Naturellement, certains pourraient objecter: «Mais, Père, en cette année, l’Eglise ne devrait-elle pas faire quelque chose de plus? Il est juste de contempler la miséricorde de Dieu, mais il existe de nombreuses nécessités urgentes!». C’est vrai, il y a beaucoup à faire, et je suis le premier à ne pas me lasser de le rappeler. Mais il faut tenir compte que, à la racine de l’oubli de la miséricorde, il y a toujours l’amour propre. Dans le monde, celui-ci revêt la forme de la recherche exclusive de ses propres intérêts, de plaisirs et d’honneurs unis à la volonté d’accumuler des richesses, tandis que dans la vie des chrétiens, il se travestit souvent en hypocrisie et mondanité. Toutes ces choses sont contraires à la miséricorde. Les mouvements de l’amour propre, qui font de la miséricorde une étrangère dans le monde, sont si divers et nombreux que souvent, nous ne sommes même plus en mesure de les reconnaître comme limites et comme péché. Voilà pourquoi il est nécessaire de reconnaître que nous sommes pécheurs, pour renforcer en nous la certitude de la Divine miséricorde. «Seigneur, je suis un pécheur; Seigneur, je suis une pécheresse; viens avec ta miséricorde». C’est une très belle prière. C’est une prière facile à dire chaque jour: «Seigneur, je suis un pécheur; Seigneur, je suis une pécheresse; viens avec ta miséricorde».
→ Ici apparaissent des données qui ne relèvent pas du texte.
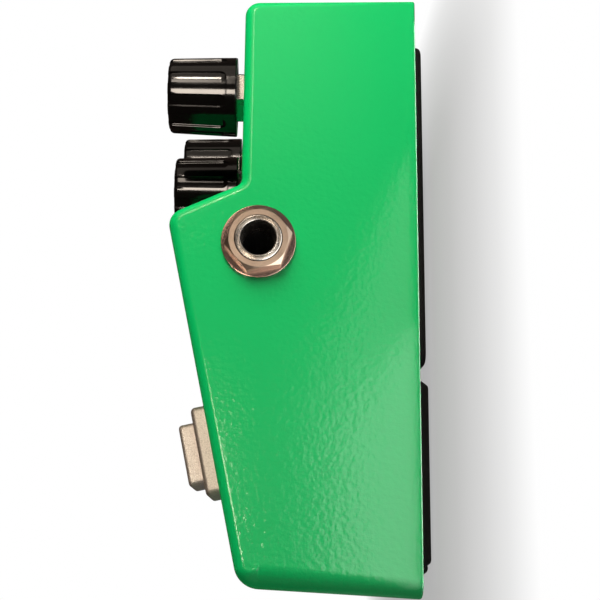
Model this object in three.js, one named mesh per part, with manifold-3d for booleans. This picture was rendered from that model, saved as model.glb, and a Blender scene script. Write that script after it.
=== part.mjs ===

Chers frères et sœurs, je souhaite qu’en cette année sainte, chacun de nous fasse l’expérience de la miséricorde de Dieu, pour être témoins de «ce qui lui plaît le plus». Est-il naïf de penser que cela peut changer le monde? Oui, humainement parlant, c’est insensé, mais «ce qui est folie de Dieu est plus sage que les hommes, et ce qui est faiblesse de Dieu est plus fort que les hommes» (1 Co 1, 25).
Je suis heureux d’accueillir les personnes de langue française, en particulier les pèlerins du diocèse de Rennes, accompagnés de leur Archevêque, Mgr d’Ornellas, ainsi que ceux venant de France, de Suisse, du Liban et du Gabon. Je souhaite qu’en cette Année Sainte, chacun de vous fasse l’expérience de la miséricorde de Dieu pour en être des témoins convaincus et efficaces. Que Dieu vous bénisse ! (source: VIS).